Le cœur de Paul se serra immédiatement. Il prit conscience que Tommy était sûrement mort, aujourd'hui. Abattu, il n'osa plus regarder May. Celle-ci posa néanmoins une main sur son épaule.
— Quand je t'ai fait traverser le premier portail, tu n'as pas disparu de ce monde. Une ambulance t'a très vite pris en charge et tu t'es retrouvé dans cet hôpital. Ou du moins, ton enveloppe corporelle. Mais tu as quand même vécu auprès de Tommy. Ce n'était pas que dans ta tête. Après l'accident, tu as passé autant de temps dans ce lit qu'avec Tommy. Milo venait te voir tous les jours. Je pense qu'il s'est rendu compte que c'est toi qu'il aimait.
May accorda un clin d'œil à Paul, qui ne sourit pas pour autant. Alors, son visage reprit du sérieux.
— Tu as rempli ta mission, Paul. Tu t'es racheté et tu as sauvé l'âme de Tommy.
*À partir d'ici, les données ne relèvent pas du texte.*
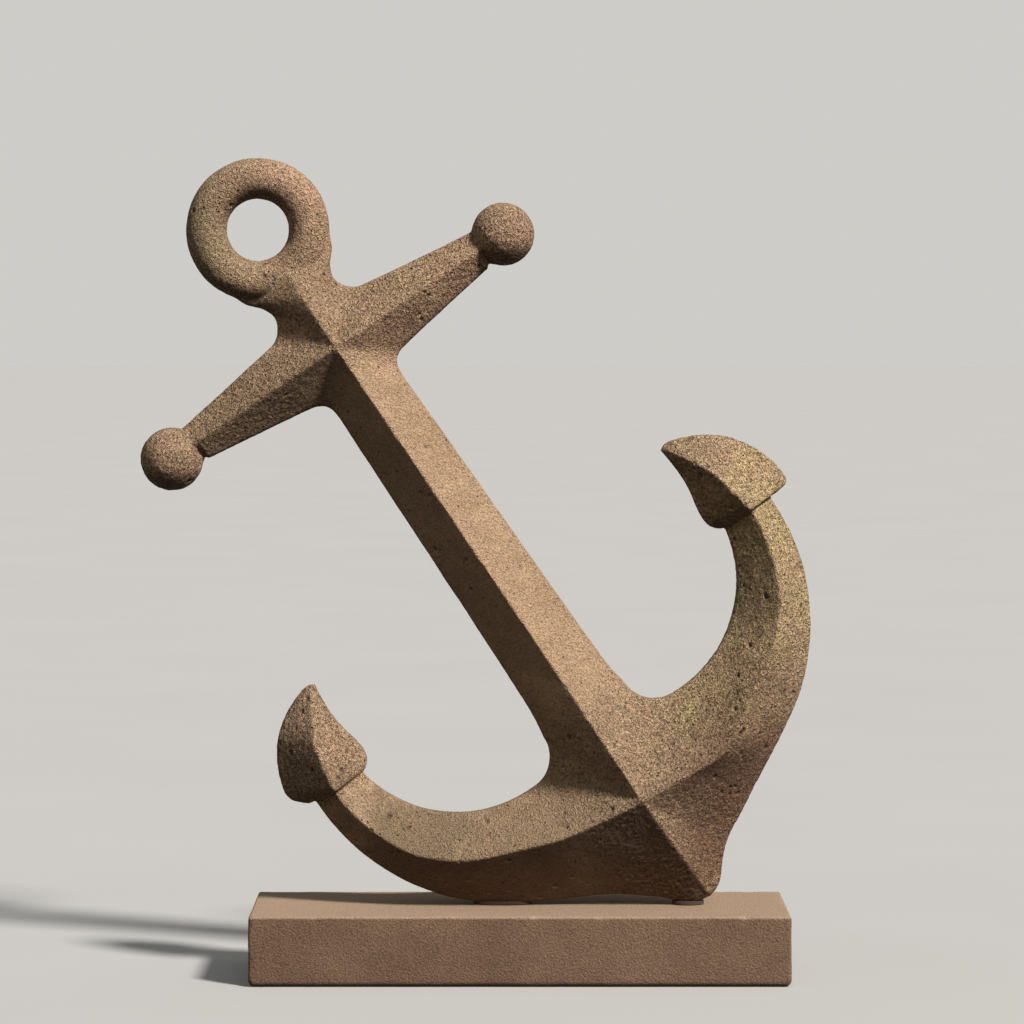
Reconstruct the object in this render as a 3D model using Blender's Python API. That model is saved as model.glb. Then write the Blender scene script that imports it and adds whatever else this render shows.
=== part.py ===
"""Ornamental anchor in cast stone, leaning on a cast-stone plinth.

Metres, +Z up. The origin is the centre of the plinth's underside, +X runs along the
plinth towards the high arm, and +Y points to the back. The anchor itself is modelled
upright in its own frame, where X runs across it, Z runs up the shank from the crown's
apex and Y is its thickness. The anchor_frame empty then leans it to its place.
"""

import math

import bmesh
import bpy
from mathutils import Vector

# Place of the anchor on its plinth.
LEAN = math.radians(34.14)
APEX_X = 0.0984
APEX_Z = 0.1499

# Plinth.
PLINTH_LENGTH = 0.4386
PLINTH_DEPTH = 0.150
PLINTH_HEIGHT = 0.057
PLINTH_EDGE = 0.003

# The gap that a filled and coloured joint, or a bar in its hole, leaves between solids.
GAP = 0.0003
HALF_GAP = GAP / 2
# Cast sections are diamonds in section. This is half the thickness left at their edges.
EDGE = 0.005

# Joint planes of the cast sections, in the anchor's frame.
SHANK_LOW = 0.115
SHANK_HIGH = 0.393
NECK_JOINT = 0.490
STOCK_JOINT = 0.052
BALL_JOINT = 0.142
ARM_JOINT = 0.075
FLUKE_JOINT = 0.141

# Shank, half width and half thickness at its two joints.
SHANK_LOW_HALF = 0.0363
SHANK_HIGH_HALF = 0.0311

# Stock and balls.
STOCK_Z = 0.441
STOCK_INNER_HALF = 0.0289
STOCK_MID_X = 0.100
STOCK_MID_HALF = 0.0217
STOCK_END_HALF = 0.0158
HUB_HEIGHT = 0.036
BALL_X = 0.1636
BALL_RADIUS = 0.0254

# Ring and its neck.
RING_Z = 0.556
RING_MAJOR = 0.0419
RING_TUBE = 0.0167
NECK_HALF = 0.029
NECK_TOP_HALF = 0.015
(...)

Il est devenu une meilleure personne et a œuvré pour de bonnes causes dans la suite de sa vie. Et toi, tu as prouvé ta valeur malgré tout le mal que tu as causé ici.
— J'en ai rien à faire de tout ça ! C'est auprès de lui que je veux vivre. Je veux y retourner.
— Ta vie est ici, au XXIe siècle. Tu ne dois pas chercher à retourner là-bas. Jamais. Ou les conséquences seront lourdes.
Le jeune homme n'avait plus envie de vivre. Tout ce qu'il avait construit était désormais inaccessible. Sa vie d'ici n'avait aucun goût. Il ne voulait pas de Milo, il avait compris qu'il n'était pas fait pour lui.
Il posa sa tête contre l'oreiller, le regard dirigé vers les buildings au-dehors. Il ne voulait pas non plus de cette vie moderne, dénuée de saveur et d'aventure. D'une voix plus douce, May reprit la parole.
— Je ne devrais pas faire ça, mais... Je t'ai ramené quelque chose.
Elle lui tendit alors la casquette offerte par Tommy, le jour de son anniversaire. C'était assurément la sienne, puisqu'il y avait cousu une troisième lame de rasoir. Sans attendre, le bouclé s'en empara. Ses doigts caressèrent le tissu, lui rappelèrent des souvenirs aussi agréables que douloureux. Il ne reverrait jamais l'homme de sa vie.
— Tu sais, Tommy n'aura jamais cessé de t'attendre. Il t'aura aimé jusqu'à son dernier souffle.
Dans un sanglot étranglé, Paul se recroquevilla sur son matelas, la casquette serrée contre son cœur.